» Task data:

'''

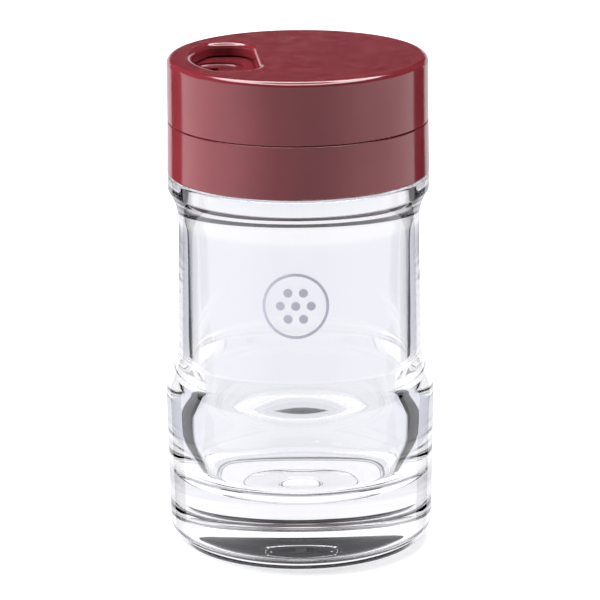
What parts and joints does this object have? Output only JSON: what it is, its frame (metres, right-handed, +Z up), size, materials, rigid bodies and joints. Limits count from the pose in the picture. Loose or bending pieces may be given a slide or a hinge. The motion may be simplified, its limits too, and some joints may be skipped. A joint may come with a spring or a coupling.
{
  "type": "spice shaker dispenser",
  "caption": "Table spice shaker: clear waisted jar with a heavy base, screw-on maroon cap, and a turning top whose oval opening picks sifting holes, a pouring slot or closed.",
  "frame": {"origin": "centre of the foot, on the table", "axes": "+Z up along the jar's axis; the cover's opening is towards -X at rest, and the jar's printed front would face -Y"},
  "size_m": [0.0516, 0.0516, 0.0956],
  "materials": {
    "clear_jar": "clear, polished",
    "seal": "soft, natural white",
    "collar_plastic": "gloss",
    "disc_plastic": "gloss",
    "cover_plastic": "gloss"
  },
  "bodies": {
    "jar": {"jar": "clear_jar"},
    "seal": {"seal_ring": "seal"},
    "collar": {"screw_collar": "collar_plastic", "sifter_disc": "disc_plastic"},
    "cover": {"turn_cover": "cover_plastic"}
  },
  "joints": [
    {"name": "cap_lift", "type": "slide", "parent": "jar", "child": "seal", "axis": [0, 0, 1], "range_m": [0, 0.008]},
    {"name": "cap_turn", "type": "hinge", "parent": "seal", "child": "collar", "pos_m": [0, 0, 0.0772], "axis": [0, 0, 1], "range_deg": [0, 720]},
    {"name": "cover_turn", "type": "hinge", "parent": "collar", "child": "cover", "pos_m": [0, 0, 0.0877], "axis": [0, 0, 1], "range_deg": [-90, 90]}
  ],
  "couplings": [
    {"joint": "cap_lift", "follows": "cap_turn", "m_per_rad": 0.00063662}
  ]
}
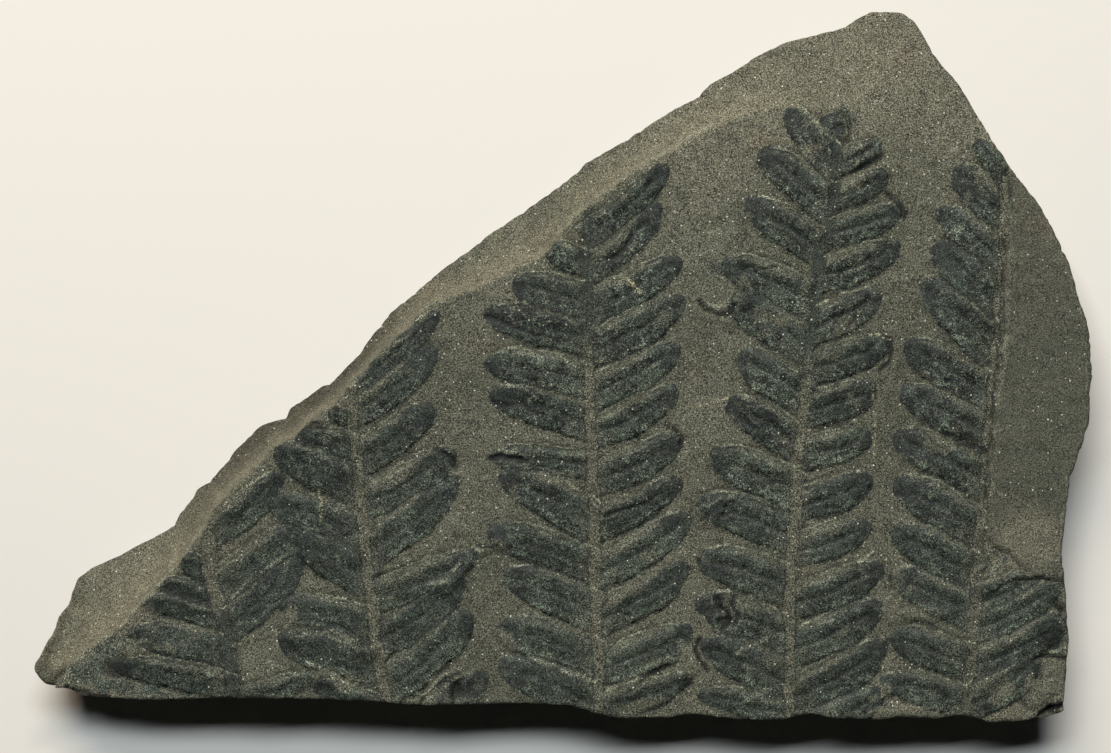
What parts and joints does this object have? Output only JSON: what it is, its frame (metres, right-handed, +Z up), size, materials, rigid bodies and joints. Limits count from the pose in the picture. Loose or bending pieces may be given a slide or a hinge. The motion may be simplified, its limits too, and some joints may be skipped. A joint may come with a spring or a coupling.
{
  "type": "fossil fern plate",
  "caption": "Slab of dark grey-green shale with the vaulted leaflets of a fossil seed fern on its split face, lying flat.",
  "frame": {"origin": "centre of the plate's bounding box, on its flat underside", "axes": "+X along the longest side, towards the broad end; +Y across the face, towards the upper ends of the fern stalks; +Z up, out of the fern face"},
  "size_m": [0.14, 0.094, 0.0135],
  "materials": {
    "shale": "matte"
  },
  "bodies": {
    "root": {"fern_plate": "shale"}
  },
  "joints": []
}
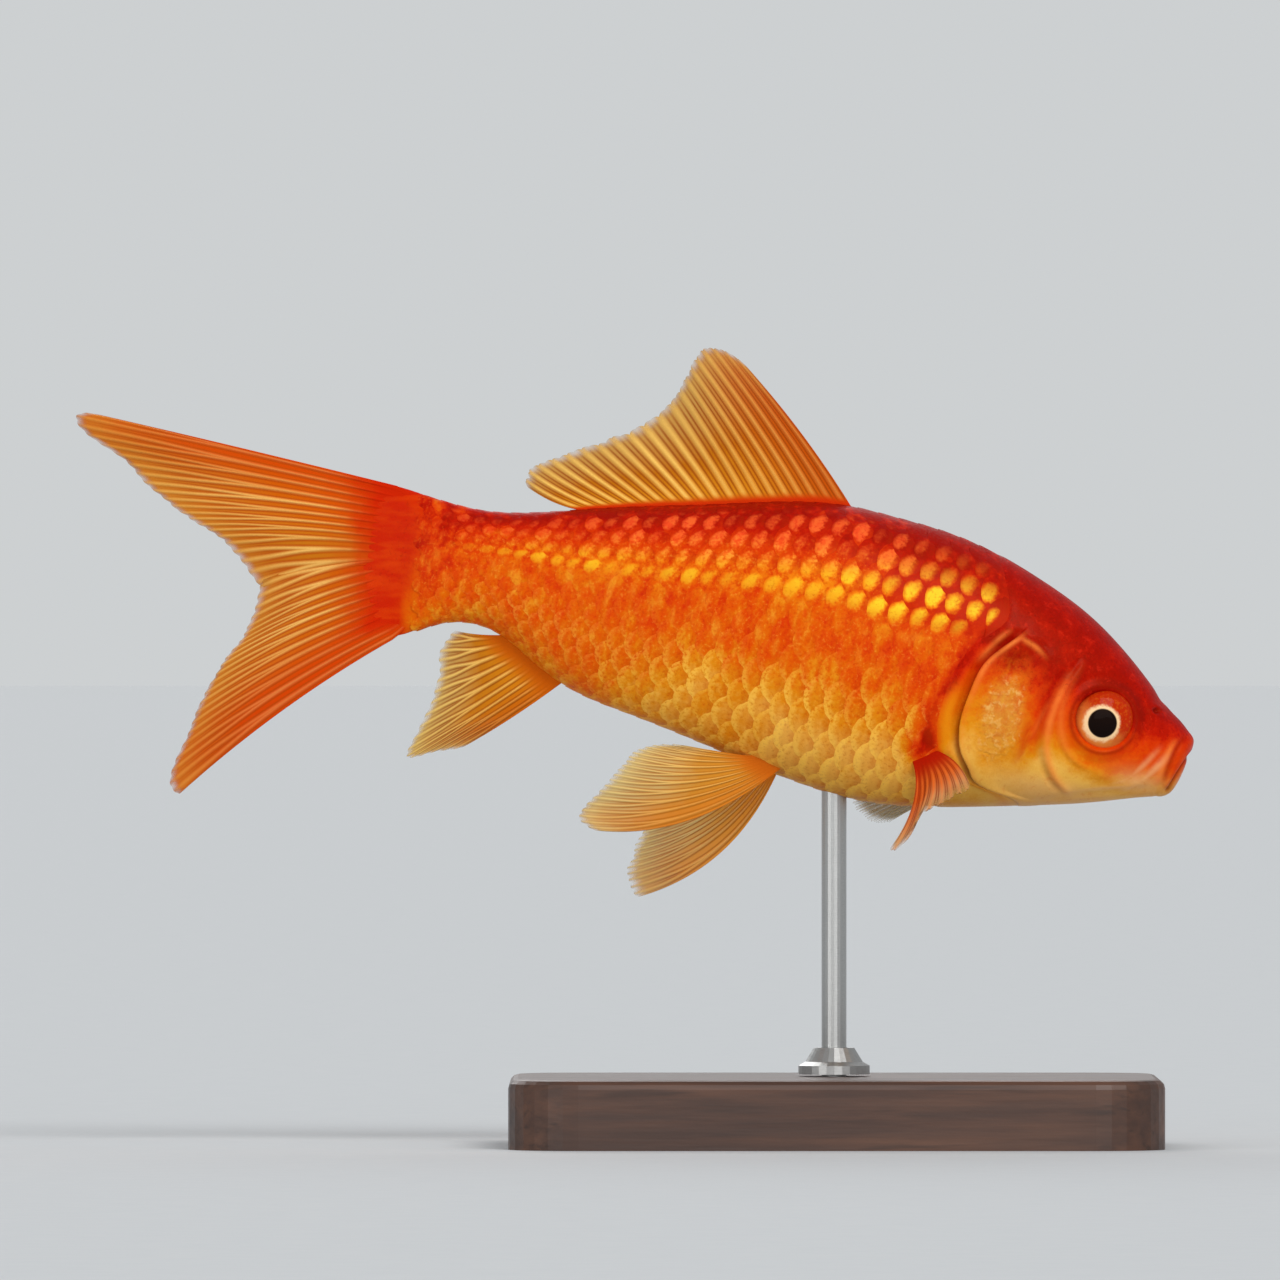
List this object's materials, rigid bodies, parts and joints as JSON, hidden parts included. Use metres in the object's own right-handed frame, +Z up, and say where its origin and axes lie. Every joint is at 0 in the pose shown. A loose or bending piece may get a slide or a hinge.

'''

» Directive:
Every record shown above must be echoed exactly.

» Output of the exercise:
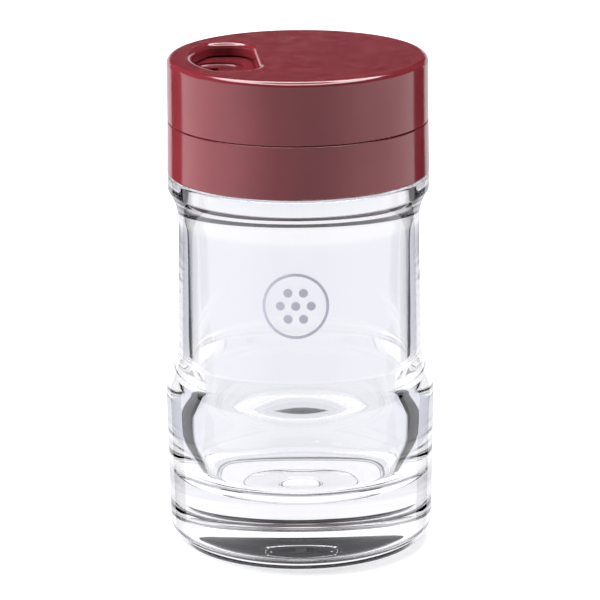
What parts and joints does this object have? Output only JSON: what it is, its frame (metres, right-handed, +Z up), size, materials, rigid bodies and joints. Limits count from the pose in the picture. Loose or bending pieces may be given a slide or a hinge. The motion may be simplified, its limits too, and some joints may be skipped. A joint may come with a spring or a coupling.
{
  "type": "spice shaker dispenser",
  "caption": "Table spice shaker: clear waisted jar with a heavy base, screw-on maroon cap, and a turning top whose oval opening picks sifting holes, a pouring slot or closed.",
  "frame": {"origin": "centre of the foot, on the table", "axes": "+Z up along the jar's axis; the cover's opening is towards -X at rest, and the jar's printed front would face -Y"},
  "size_m": [0.0516, 0.0516, 0.0956],
  "materials": {
    "clear_jar": "clear, polished",
    "seal": "soft, natural white",
    "collar_plastic": "gloss",
    "disc_plastic": "gloss",
    "cover_plastic": "gloss"
  },
  "bodies": {
    "jar": {"jar": "clear_jar"},
    "seal": {"seal_ring": "seal"},
    "collar": {"screw_collar": "collar_plastic", "sifter_disc": "disc_plastic"},
    "cover": {"turn_cover": "cover_plastic"}
  },
  "joints": [
    {"name": "cap_lift", "type": "slide", "parent": "jar", "child": "seal", "axis": [0, 0, 1], "range_m": [0, 0.008]},
    {"name": "cap_turn", "type": "hinge", "parent": "seal", "child": "collar", "pos_m": [0, 0, 0.0772], "axis": [0, 0, 1], "range_deg": [0, 720]},
    {"name": "cover_turn", "type": "hinge", "parent": "collar", "child": "cover", "pos_m": [0, 0, 0.0877], "axis": [0, 0, 1], "range_deg": [-90, 90]}
  ],
  "couplings": [
    {"joint": "cap_lift", "follows": "cap_turn", "m_per_rad": 0.00063662}
  ]
}
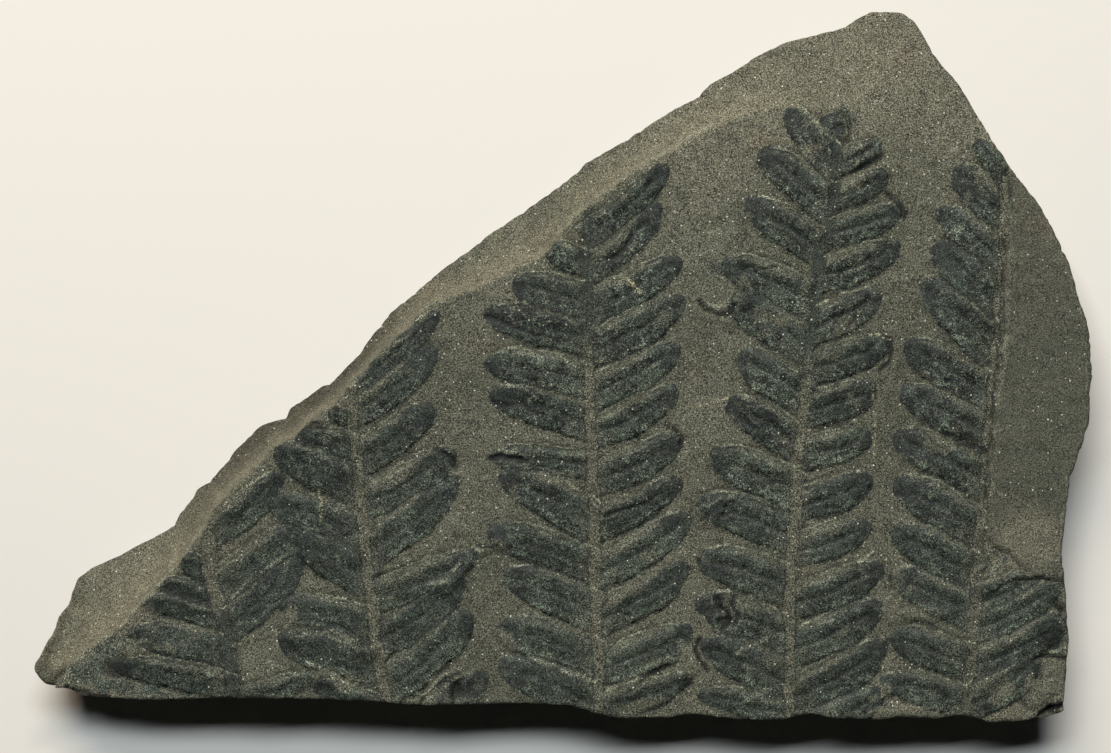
What parts and joints does this object have? Output only JSON: what it is, its frame (metres, right-handed, +Z up), size, materials, rigid bodies and joints. Limits count from the pose in the picture. Loose or bending pieces may be given a slide or a hinge. The motion may be simplified, its limits too, and some joints may be skipped. A joint may come with a spring or a coupling.
{
  "type": "fossil fern plate",
  "caption": "Slab of dark grey-green shale with the vaulted leaflets of a fossil seed fern on its split face, lying flat.",
  "frame": {"origin": "centre of the plate's bounding box, on its flat underside", "axes": "+X along the longest side, towards the broad end; +Y across the face, towards the upper ends of the fern stalks; +Z up, out of the fern face"},
  "size_m": [0.14, 0.094, 0.0135],
  "materials": {
    "shale": "matte"
  },
  "bodies": {
    "root": {"fern_plate": "shale"}
  },
  "joints": []
}
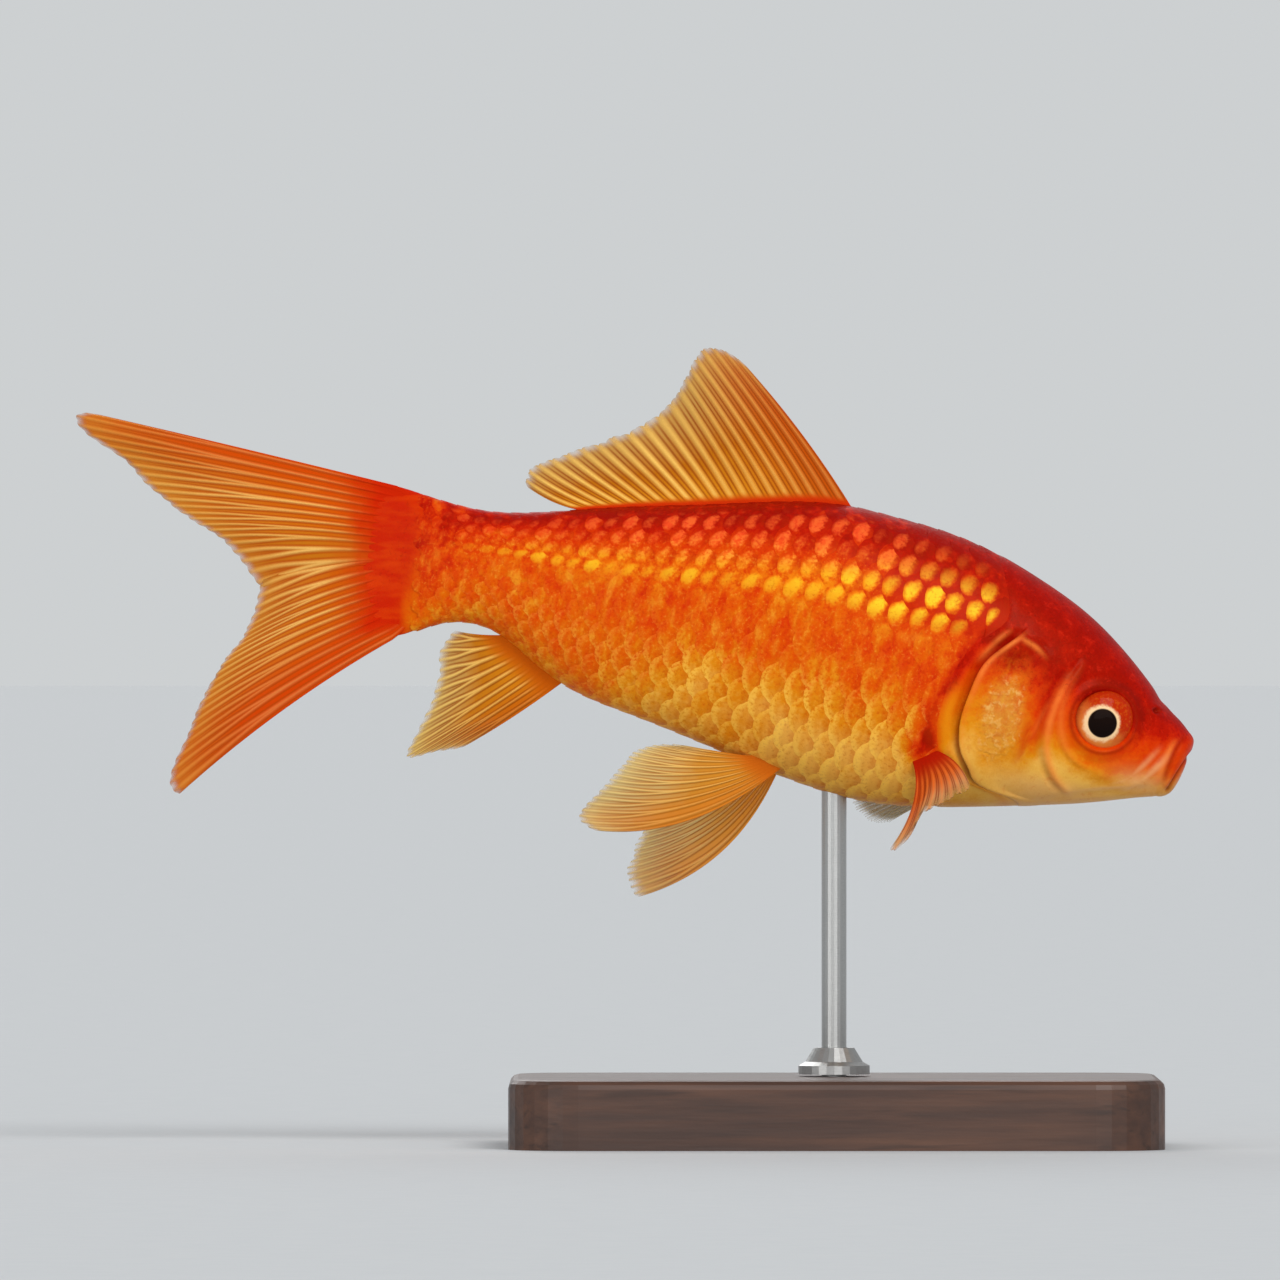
List this object's materials, rigid bodies, parts and joints as JSON, hidden parts included. Use metres in the object's own right-handed frame, +Z up, and say where its origin and axes lie. Every joint is at 0 in the pose shown. A loose or bending piece may get a slide or a hinge.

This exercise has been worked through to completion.